Burkhart’s frustrations grew over the fall. As she waited for reimbursements to come in from insurance companies and abortion funds, she worried about budgets, and struggled to keep her staff. She let some people go, suspecting they were “antis.” Others quit, frustrated that Burkhart seemed disorganized and impossible to please.

In late September, she drove to Cheyenne to witness the sentencing of the 22-year-old woman who pleaded guilty to setting the clinic on fire. Burkhart said she wanted to show her gratitude to law enforcement. “In a lot of cases, folks aren’t caught,” she said.

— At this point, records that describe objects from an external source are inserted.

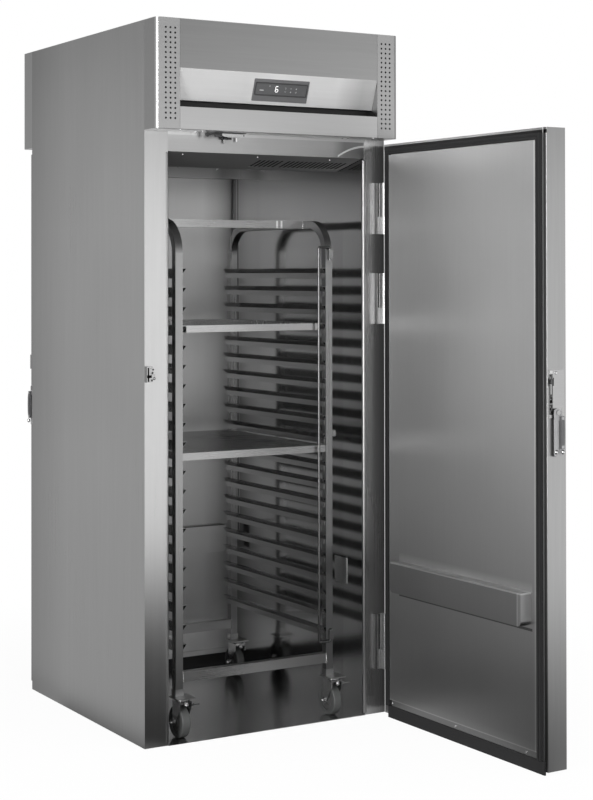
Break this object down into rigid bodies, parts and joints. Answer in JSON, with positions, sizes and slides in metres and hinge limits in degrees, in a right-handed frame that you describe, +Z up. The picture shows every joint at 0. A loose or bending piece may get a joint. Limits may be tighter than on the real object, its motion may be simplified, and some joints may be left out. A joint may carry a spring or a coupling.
{
  "type": "roll-in refrigerator",
  "caption": "Upright stainless pass-through cabinet with insulated doors front and rear, top-mounted cooling plant and a wheeled tray rack that rolls in at floor level",
  "frame": {"origin": "on the floor, under the middle of the cabinet's footprint", "axes": "+Z up, -Y out of the front door, +X to the right seen from the front"},
  "size_m": [0.9419, 1.8873, 2.23],
  "materials": {
    "brushed_panel": "brushed",
    "polished_sheet": "polished",
    "foam": "rigid foam",
    "dark_plastic": "moulded",
    "seal": "soft",
    "display_plastic": "smooth",
    "zinc": "plated",
    "fin_aluminium": "plain",
    "black_paint": "gloss",
    "copper": "drawn",
    "wheel_rubber": "smooth",
    "white_plastic": "moulded"
  },
  "bodies": {
    "cabinet": {"side_panel_left": "brushed_panel", "side_panel_right": "brushed_panel", "inner_walls": "polished_sheet", "foam_insulation": "foam", "door_headers": "brushed_panel", "floor_plate": "polished_sheet", "top_cover": "brushed_panel", "front_canopy": "brushed_panel", "rear_canopy": "brushed_panel", "fascia_panels": "brushed_panel", "display_unit": "display_plastic", "hinge_plates": "zinc", "latch_strikers": "polished_sheet", "door_switch": "dark_plastic", "evaporator_cover": "polished_sheet", "evaporator_coil": "fin_aluminium", "fan_motors": "fin_aluminium", "condenser_coil": "fin_aluminium", "compressor": "black_paint", "refrigerant_pipes": "copper", "electrical_box": "white_plastic", "mains_inlet_gland": "dark_plastic"},
    "evaporator_fan": {"evaporator_fan": "dark_plastic"},
    "condenser_fan": {"condenser_fan": "dark_plastic"},
    "door_switch_lever": {"door_switch_lever": "zinc"},
    "rack": {"rack_side_frame_left": "brushed_panel", "rack_side_frame_right": "brushed_panel", "rack_cross_bars": "brushed_panel", "rack_tray_runners": "brushed_panel", "rack_middle_shelf": "polished_sheet", "caster_plates": "zinc"},
    "tray": {"rack_sheet_tray": "polished_sheet"},
    "retaining_rod": {"tray_retaining_rod": "zinc"},
    "front_door": {"front_door_skin": "brushed_panel", "front_door_inner_panel": "polished_sheet", "front_door_seals": "seal", "front_door_bumper_bar": "polished_sheet", "front_door_hinge_leaves": "zinc", "front_door_latch_case": "polished_sheet"},
    "front_pull_lever": {"front_door_pull_lever": "polished_sheet"},
    "front_push_finger": {"front_door_push_finger": "dark_plastic"},
    "rear_door": {"rear_door_skin": "brushed_panel", "rear_door_inner_panel": "polished_sheet", "rear_door_seals": "seal", "rear_door_bumper_bar": "polished_sheet", "rear_door_hinge_leaves": "zinc", "rear_door_latch_case": "polished_sheet"},
    "rear_pull_lever": {"rear_door_pull_lever": "polished_sheet"},
    "rear_push_finger": {"rear_door_push_finger": "dark_plastic"},
    "fork_front_left": {"caster_fork_front_left": "zinc"},
    "wheel_front_left": {"caster_wheel_front_left": "wheel_rubber"},
    "fork_front_right": {"caster_fork_front_right": "zinc"},
    "wheel_front_right": {"caster_wheel_front_right": "wheel_rubber"},
    "fork_rear_left": {"caster_fork_rear_left": "zinc"},
    "wheel_rear_left": {"caster_wheel_rear_left": "wheel_rubber"},
    "fork_rear_right": {"caster_fork_rear_right": "zinc"},
    "wheel_rear_right": {"caster_wheel_rear_right": "wheel_rubber"},
    "pedal_front_left": {"brake_pedal_front_left": "zinc"},
    "pedal_front_right": {"brake_pedal_front_right": "zinc"}
  },
  "joints": [
    {"name": "front_door_hinge", "type": "hinge", "parent": "cabinet", "child": "front_door", "pos_m": [0.4264, -0.474, 1], "axis": [0, 0, -1], "range_deg": [-19, 91]},
    {"name": "rear_door_hinge", "type": "hinge", "parent": "cabinet", "child": "rear_door", "pos_m": [0.4264, 0.474, 1], "axis": [0, 0, 1], "range_deg": [-110, 0]},
    {"name": "front_lever_pivot", "type": "hinge", "parent": "front_door", "child": "front_pull_lever", "pos_m": [0.46114, -1.31842, 1.048], "axis": [-0.0175, 0.9998, 0], "range_deg": [-25, 0], "stiffness_Nm_per_rad": 0.8},
    {"name": "rear_lever_pivot", "type": "hinge", "parent": "rear_door", "child": "rear_pull_lever", "pos_m": [-0.4185, 0.494, 1.048], "axis": [-1, 0, 0], "range_deg": [-25, 0], "stiffness_Nm_per_rad": 0.8},
    {"name": "front_finger_slide", "type": "slide", "parent": "front_door", "child": "front_push_finger", "axis": [0.9998, 0.0175, 0], "range_m": [-0.006, 0]},
    {"name": "rear_finger_slide", "type": "slide", "parent": "rear_door", "child": "rear_push_finger", "axis": [0, 1, 0], "range_m": [-0.006, 0]},
    {"name": "evaporator_fan_spin", "type": "hinge", "parent": "cabinet", "child": "evaporator_fan", "pos_m": [-0.17, -0.14, 1.88], "axis": [0, 0, 1], "continuous": true},
    {"name": "condenser_fan_spin", "type": "hinge", "parent": "cabinet", "child": "condenser_fan", "pos_m": [-0.15, -0.354, 2.128], "axis": [0, 1, 0], "continuous": true},
    {"name": "door_switch_tilt", "type": "hinge", "parent": "cabinet", "child": "door_switch_lever", "pos_m": [-0.165, -0.457, 1.876], "axis": [1, 0, 0], "range_deg": [0, 12], "stiffness_Nm_per_rad": 0.02},
    {"name": "rack_roll", "type": "slide", "parent": "cabinet", "child": "rack", "axis": [0, 1, 0], "range_m": [-1, 0.1]},
    {"name": "tray_slide", "type": "slide", "parent": "rack", "child": "tray", "axis": [0, 1, 0], "range_m": [0, 0.08]},
    {"name": "retaining_rod_swing", "type": "hinge", "parent": "rack", "child": "retaining_rod", "pos_m": [0.2585, -0.401, 0.9], "axis": [0, 0, 1], "range_deg": [0, 170]},
    {"name": "swivel_front_left", "type": "hinge", "parent": "rack", "child": "fork_front_left", "pos_m": [-0.2895, -0.406, 0.12], "axis": [0, 0, 1], "continuous": true},
    {"name": "roll_front_left", "type": "hinge", "parent": "fork_front_left", "child": "wheel_front_left", "pos_m": [-0.2895, -0.388, 0.0523], "axis": [1, 0, 0], "continuous": true},
    {"name": "swivel_front_right", "type": "hinge", "parent": "rack", "child": "fork_front_right", "pos_m": [0.265, -0.406, 0.12], "axis": [0, 0, 1], "continuous": true},
    {"name": "roll_front_right", "type": "hinge", "parent": "fork_front_right", "child": "wheel_front_right", "pos_m": [0.265, -0.388, 0.0523], "axis": [1, 0, 0], "continuous": true},
    {"name": "swivel_rear_left", "type": "hinge", "parent": "rack", "child": "fork_rear_left", "pos_m": [-0.2895, 0.246, 0.12], "axis": [0, 0, 1], "continuous": true},
    {"name": "roll_rear_left", "type": "hinge", "parent": "fork_rear_left", "child": "wheel_rear_left", "pos_m": [-0.2895, 0.264, 0.0523], "axis": [1, 0, 0], "continuous": true},
    {"name": "swivel_rear_right", "type": "hinge", "parent": "rack", "child": "fork_rear_right", "pos_m": [0.265, 0.246, 0.12], "axis": [0, 0, 1], "continuous": true},
    {"name": "roll_rear_right", "type": "hinge", "parent": "fork_rear_right", "child": "wheel_rear_right", "pos_m": [0.265, 0.264, 0.0523], "axis": [1, 0, 0], "continuous": true},
    {"name": "pedal_press_front_left", "type": "hinge", "parent": "fork_front_left", "child": "pedal_front_left", "pos_m": [-0.2642, -0.415, 0.11], "axis": [0, 1, 0], "range_deg": [0, 12]},
    {"name": "pedal_press_front_right", "type": "hinge", "parent": "fork_front_right", "child": "pedal_front_right", "pos_m": [0.2903, -0.415, 0.11], "axis": [0, 1, 0], "range_deg": [0, 12]}
  ],
  "couplings": [
    {"joint": "front_finger_slide", "follows": "front_lever_pivot", "m_per_rad": 0.01375},
    {"joint": "rear_finger_slide", "follows": "rear_lever_pivot", "m_per_rad": 0.01375}
  ]
}
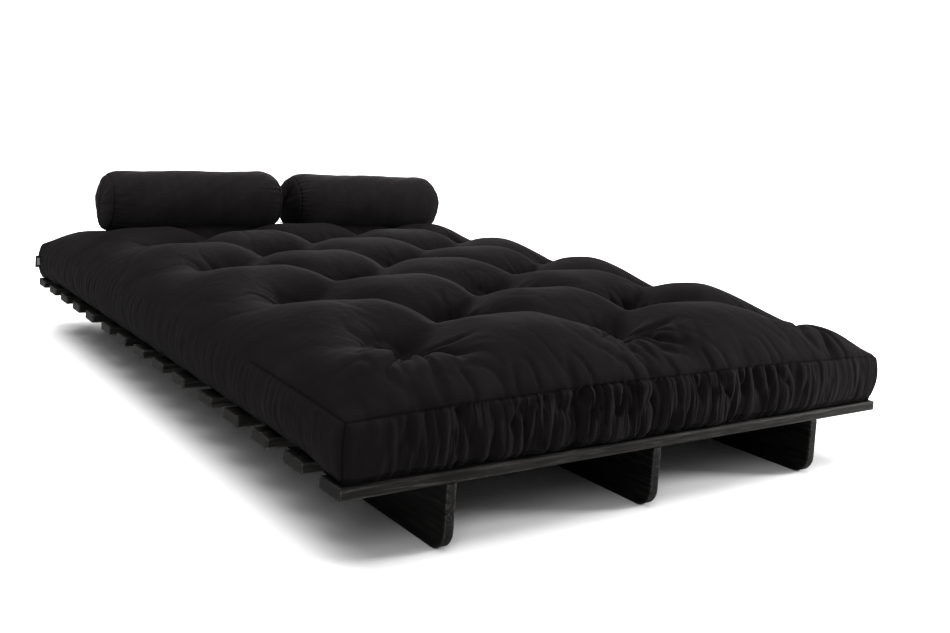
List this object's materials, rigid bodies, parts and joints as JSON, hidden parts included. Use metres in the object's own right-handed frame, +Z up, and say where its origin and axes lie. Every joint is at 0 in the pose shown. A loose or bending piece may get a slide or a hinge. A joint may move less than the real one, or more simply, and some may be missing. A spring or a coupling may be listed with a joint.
{
  "type": "futon sofa bed",
  "caption": "Low slatted futon sofa bed laid flat, with a thick tufted mattress and loose cylindrical bolsters; hinged sections fold up into a sofa",
  "frame": {"origin": "bottom centre of the bounding box, on the floor", "axes": "+X across the bed, +Y from the foot rail to the head, +Z up"},
  "size_m": [1.42, 1.962, 0.5104],
  "materials": {
    "slat_wood": "black stained pine, thin satin lacquer over open grain",
    "board_wood": "black stained pine boards, satin, grain and knots showing",
    "steel": "black oxide steel screws and bolts",
    "mattress_fabric": "matte charcoal black brushed cotton twill",
    "bolster_fabric": "matte charcoal black brushed cotton twill",
    "label_cloth": "blank woven label"
  },
  "bodies": {
    "seat_section": {"slat_01": "slat_wood", "slat_02": "slat_wood", "slat_03": "slat_wood", "slat_04": "slat_wood", "slat_05": "slat_wood", "leg_board_left": "board_wood", "leg_board_middle": "board_wood", "leg_board_right": "board_wood", "seat_slat_screws": "steel", "seat_hinge_bolts": "steel", "seat_hinge_spacers": "steel", "seat_hinge_nuts": "steel", "mattress_seat": "mattress_fabric", "mattress_fold": "mattress_fabric"},
    "back_section": {"slat_06": "slat_wood", "slat_07": "slat_wood", "slat_08": "slat_wood", "slat_09": "slat_wood", "slat_10": "slat_wood", "back_batten_left": "board_wood", "back_batten_middle": "board_wood", "back_batten_right": "board_wood", "back_slat_screws": "steel", "head_hinge_bolts": "steel", "head_hinge_spacers": "steel", "head_hinge_nuts": "steel", "mattress_back": "mattress_fabric"},
    "head_section": {"slat_11": "slat_wood", "slat_12": "slat_wood", "slat_13": "slat_wood", "slat_14": "slat_wood", "slat_15": "slat_wood", "head_batten_left": "board_wood", "head_batten_middle": "board_wood", "head_batten_right": "board_wood", "foot_board_left": "board_wood", "foot_board_middle": "board_wood", "foot_board_right": "board_wood", "head_slat_screws": "steel", "mattress_head": "mattress_fabric", "mattress_label": "label_cloth"},
    "bolster_left_roll": {"bolster_left": "bolster_fabric"},
    "bolster_right_roll": {"bolster_right": "bolster_fabric", "bolster_label": "label_cloth"}
  },
  "joints": [
    {"name": "back_tilt", "type": "hinge", "parent": "seat_section", "child": "back_section", "pos_m": [0.01, -0.343, 0.0995], "axis": [1, 0, 0], "range_deg": [0, 55], "deforming": ["mattress_fold"]},
    {"name": "head_fold", "type": "hinge", "parent": "back_section", "child": "head_section", "pos_m": [0.01, 0.335, 0.0995], "axis": [1, 0, 0], "range_deg": [-132, 0]},
    {"name": "bolster_left_lift", "type": "slide", "parent": "head_section", "child": "bolster_left_roll", "axis": [0, 0, 1], "range_m": [0, 0.25]},
    {"name": "bolster_right_lift", "type": "slide", "parent": "head_section", "child": "bolster_right_roll", "axis": [0, 0, 1], "range_m": [0, 0.25]}
  ],
  "couplings": [
    {"joint": "head_fold", "follows": "back_tilt", "ratio": -2.4}
  ]
}
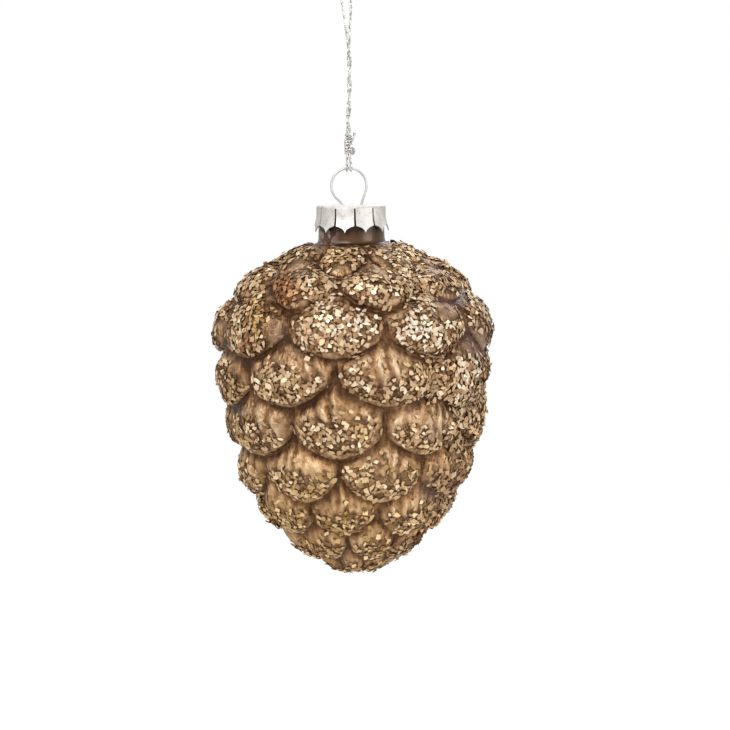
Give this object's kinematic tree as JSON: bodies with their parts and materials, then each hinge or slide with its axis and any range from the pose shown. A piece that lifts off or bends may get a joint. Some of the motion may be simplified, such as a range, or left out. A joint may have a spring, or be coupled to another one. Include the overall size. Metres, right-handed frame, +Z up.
{
  "type": "pine cone ornament",
  "caption": "Hanging blown glass pine cone ornament with rounded overlapping scales, a stamped crown cap on its neck, a sprung wire ring and a knotted thread loop.",
  "frame": {"origin": "inner top of the wire ring, where the thread or a hook bears", "axes": "+Z up along the ornament's axis towards the thread, -Y towards the front that the picture shows, +X to the right in that view"},
  "size_m": [0.0766, 0.0764, 0.1648],
  "materials": {
    "painted_glass": "satin bronze paint on glass, with mica flakes stuck on",
    "cap_sheet": "bright",
    "spring_wire": "bright drawn",
    "thread": "metallic twisted thread"
  },
  "bodies": {
    "root": {"cone_shell": "painted_glass", "crown_cap": "cap_sheet", "wire_hanger": "spring_wire", "hanging_thread": "thread", "thread_knot": "thread"}
  },
  "joints": []
}
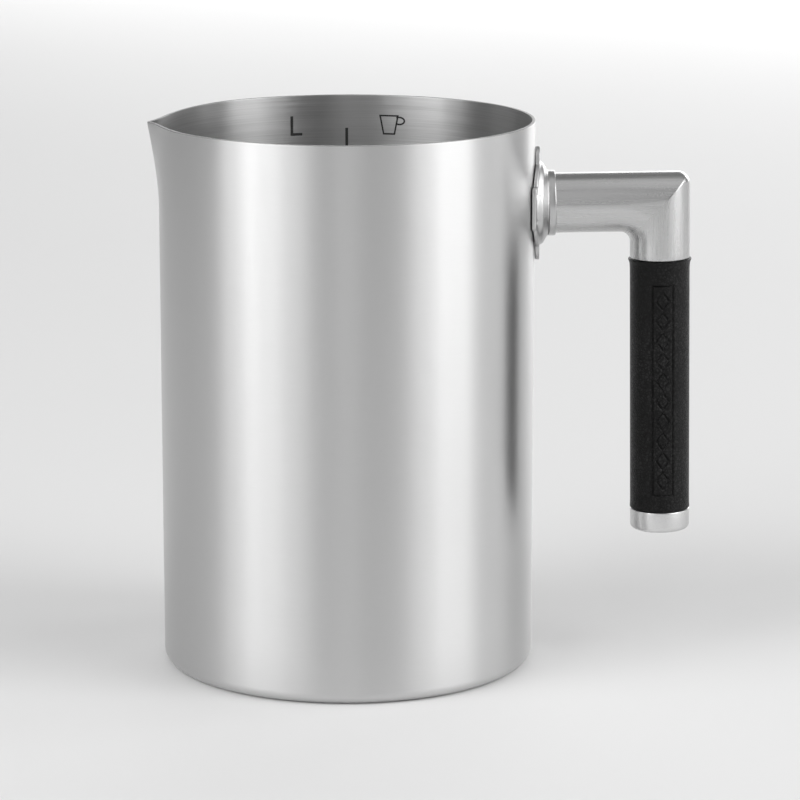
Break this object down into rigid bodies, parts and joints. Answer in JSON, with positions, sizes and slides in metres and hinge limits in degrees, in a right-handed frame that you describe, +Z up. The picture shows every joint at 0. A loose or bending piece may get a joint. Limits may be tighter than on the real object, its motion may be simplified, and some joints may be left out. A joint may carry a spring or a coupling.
{
  "type": "measuring pitcher",
  "caption": "Straight-walled steel pitcher with a pulled pouring spout and a side handle, square at the elbow and sleeved in leather.",
  "frame": {"origin": "centre of the flat base, on the surface that the pitcher stands on", "axes": "+Z up along the vessel's axis, +X towards the handle, -X towards the spout"},
  "size_m": [0.16, 0.11, 0.1617],
  "materials": {
    "vessel_steel": "satin, ground in fine upright lines outside and round lines inside",
    "handle_steel": "satin, ground along the tube",
    "cap_steel": "turned and satin polished",
    "inner_steel": "plain turned steel, hidden",
    "screw_steel": "plain stainless screw",
    "grip_leather": "black, fine grain, soft sheen",
    "seam_thread": "waxed black thread",
    "etched_scale": "dark etched marks on the vessel's inside"
  },
  "bodies": {
    "root": {"vessel": "vessel_steel", "saddle_plate": "handle_steel", "arm_spigot": "inner_steel", "collar_ring": "handle_steel", "elbow_arm": "handle_steel", "elbow_insert": "inner_steel", "grip_core": "inner_steel", "leather_sleeve": "grip_leather", "seam_stitching": "seam_thread", "end_cap": "cap_steel", "spring_washer": "screw_steel", "tie_screw": "screw_steel"}
  },
  "joints": []
}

“This is also for Dr. Tiller,” she added. “Nobody caught the bomber. Nobody caught the person who drilled a hole in the roof and flooded the clinic.”

But her visits to Wyoming became less regular. Just before Thanksgiving, staff members said, Burkhart erupted during a videoconference and threatened to quit.

In late January, she told the staff that she would step back from her role running the clinic, though she would continue to lead Wellspring’s board.

“This work is relentless, and I’m simply trying to find some balance in my life here,” Burkhart said in a phone interview. She said it was not the local opposition that wore her down. “The arson aside, it is not the most hostile area I have worked at in this country,” she said.

She is also a part owner of a clinic in Illinois, and hoping to open more, and characterized herself as “more of a startup person.”

“It was just too much,” she said. “What I love is building things. I love taking something from scratch and giving it life and watching our patients come through the doors.”

Lichtenfels, who recruited Burkhart, said there was no question the arson had taken a toll on her: having to make sure donors and staff members did not give up, all the while not knowing who had committed the crime or what else they might be planning.

“She knew what the risks were, especially given her experience with Dr. Tiller’s murder,” Lichtenfels said. “Regardless, it’s emotionally and physically draining when it happens.”

Brown, the nurse, will run the clinic in Casper, overseen by a new executive director who lives in Arkansas, a former colleague of Burkhart’s from Trust Women in Wichita. Burkhart said she felt confident in the clinic’s future under them: “We didn’t work this hard to watch things fall apart.”

Demand seems to be increasing: The medication abortion clinic in Jackson closed in December, blaming high rent and other costs. That leaves Wellspring as the only abortion clinic in the state, and with a big hole to fill: Data from the Wyoming department of health shows that the number of abortions in the state doubled between 2021 and 2022.

Burkhart’s clinic remains a plaintiff in the lawsuits challenging Wyoming’s abortion law. A trial is set for April, but both the state and the abortion rights providers appeared in court in December to argue for a quicker judgment. The judge could rule any day.